Local activists work to return California to its roots

By Gretchen Giles

When the car has coughed its last shudder still and the engine and the radio and the slam of the doors have ceased, the silence shimmers up from the ground. It is hugely, thickly, quiet at the Ya-Ka-Ama Native Plant Nursery. Nursery workers dig and transplant under a cloth-softened awning, the light purple of wild radish flowers and the outlandish yellow of mustard scatter the meadows, and on this big-sky Saturday in late winter we are the only other people walking the grounds.

Laid out on tables and on the tarped ground are plants of all description, ranging from grasses to potted trees to flowers and fruiters. All seems as at any other gardening center, except that at Ya-Ka-Ama, this is the same vegetation that the first people who walked this land would have seen as they built their communities.

Founded in 1972 and dubbed Ya-Ka-Ama ("Our Land") after Native Americans reclaimed this defunct CIA broadcast monitoring station in Forestville on the strength of the "1878 Treaty"--the same act allowing Native Americans the right to take over surplus government land that activists used to justify their occupation of Alcatraz--Ya-Ka-Ama is, among other things, a nursery devoted to the preservation of plants native to the Golden State.

Walk through the hallways of the old building centered squat among the gardens, where doors labeled as learning and computer rooms stand shuttered after-hours. During business hours, these rooms are classrooms for tribal members from Lake, Sonoma, Mendocino, Marin, and Napa counties who seek GED equivalency and computer skills. Staff offices are used for facilitating the adoption and fostering of children from these tribes by families of similar blood. But the nursery provides the sustenance of the place.

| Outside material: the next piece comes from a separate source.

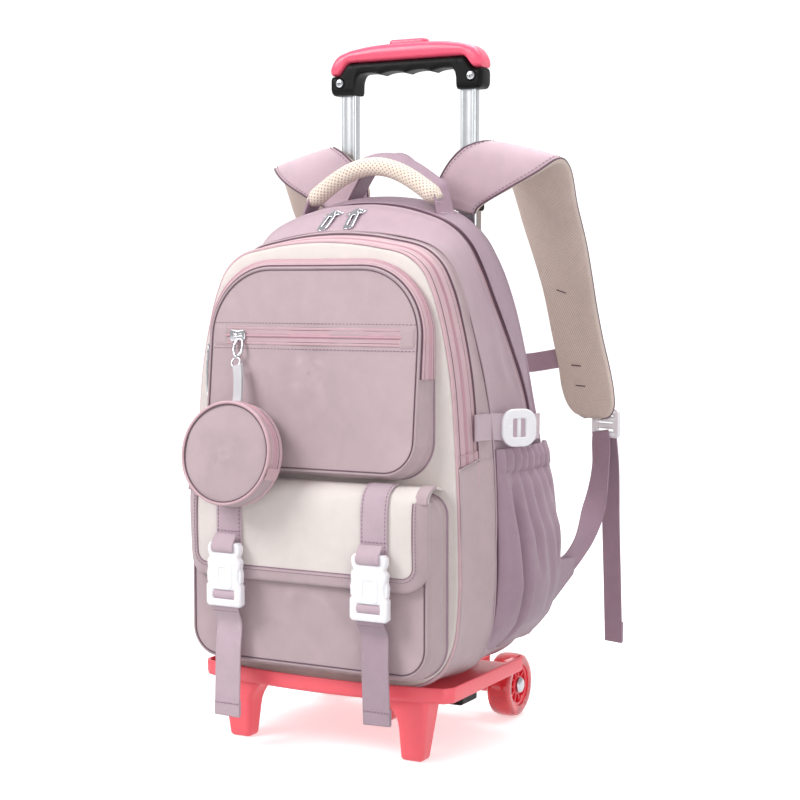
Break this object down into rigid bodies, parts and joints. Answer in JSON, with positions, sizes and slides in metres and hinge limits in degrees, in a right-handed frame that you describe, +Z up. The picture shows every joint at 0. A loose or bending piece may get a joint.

Caught by surprise as he heats up his lunch, nursery assistant manager Nathan Rich flips his hair over his shoulder. "California has the highest rate of decimation of native plants [of any state in the Union]," he says softly. "Our basic goal is to propagate native plants and provide them to regrowth and restoration projects," such as the Brush Creek and Santa Rosa Creek plans.

A city boy who grew up in Oakland, Rich came to Sonoma County to play ball for the JC. An injury bounced him out and he found himself drawn to the work at Ya-Ka-Ama. Showing the inward smile of someone who simply cannot believe his own good fortune, Rich says, "I would like to see young ones out here working with the plants. I'd like to see them connect back with the earth."

You don't have to look far to find the source of Rich's inspiration. The nursery manager at Ya-Ka-Ama for the past seven years, Sage La Pena dreamt when she was a child that she would spend her life working with the speechless souls of plants. A member of the Wintu tribe, La Pena--who is a master gardener--is completely self-taught. "I learned about California native plants by being with them, walking among them," she says, noting that the Armstrong Redwoods State Reserve in Guerneville is a good example of a pristine native species spot.

Ya-Ka-Ama offers over 50 varieties of hardy, drought-resistant native grasses and such indigenous trees as buckeyes and oaks. "Most of these plants don't want to be watered," she offers. "They don't want to be pruned."

Conceding that "people are growing more conscious in general of their stewardship of the earth," La Pena nonetheless bemoans those who "still want their homes to have the look of an English garden." Citing our unrelieved summers and uncertain winters, she says, "That's just not going to happen here."

Begun in 1965 from a loose association of botanists who met regularly in Berkeley's Tilden Park, the California Native Plant Society now has chapters throughout the state. In Sonoma County, the 500-member branch is called the Milo Baker Chapter in honor of SRJC botanist Milo Baker. Composed of amateur and professional botanists, CNPS members advise on development projects and occupy themselves with the horrific job of cataloging the list of the native endangered plants that has recently swollen to a shameful 123 species.

CNPS member Betty Guggolz is in her active mid-70s and not about to slow down. Citing agriculture, overgrazing, the prevalence of "escaped exotics"--those plants brought from afar--recreation, and lumbering as the top predators of indigenous plants, Guggolz says simply, "Every time a vineyard goes in, there are no natives left."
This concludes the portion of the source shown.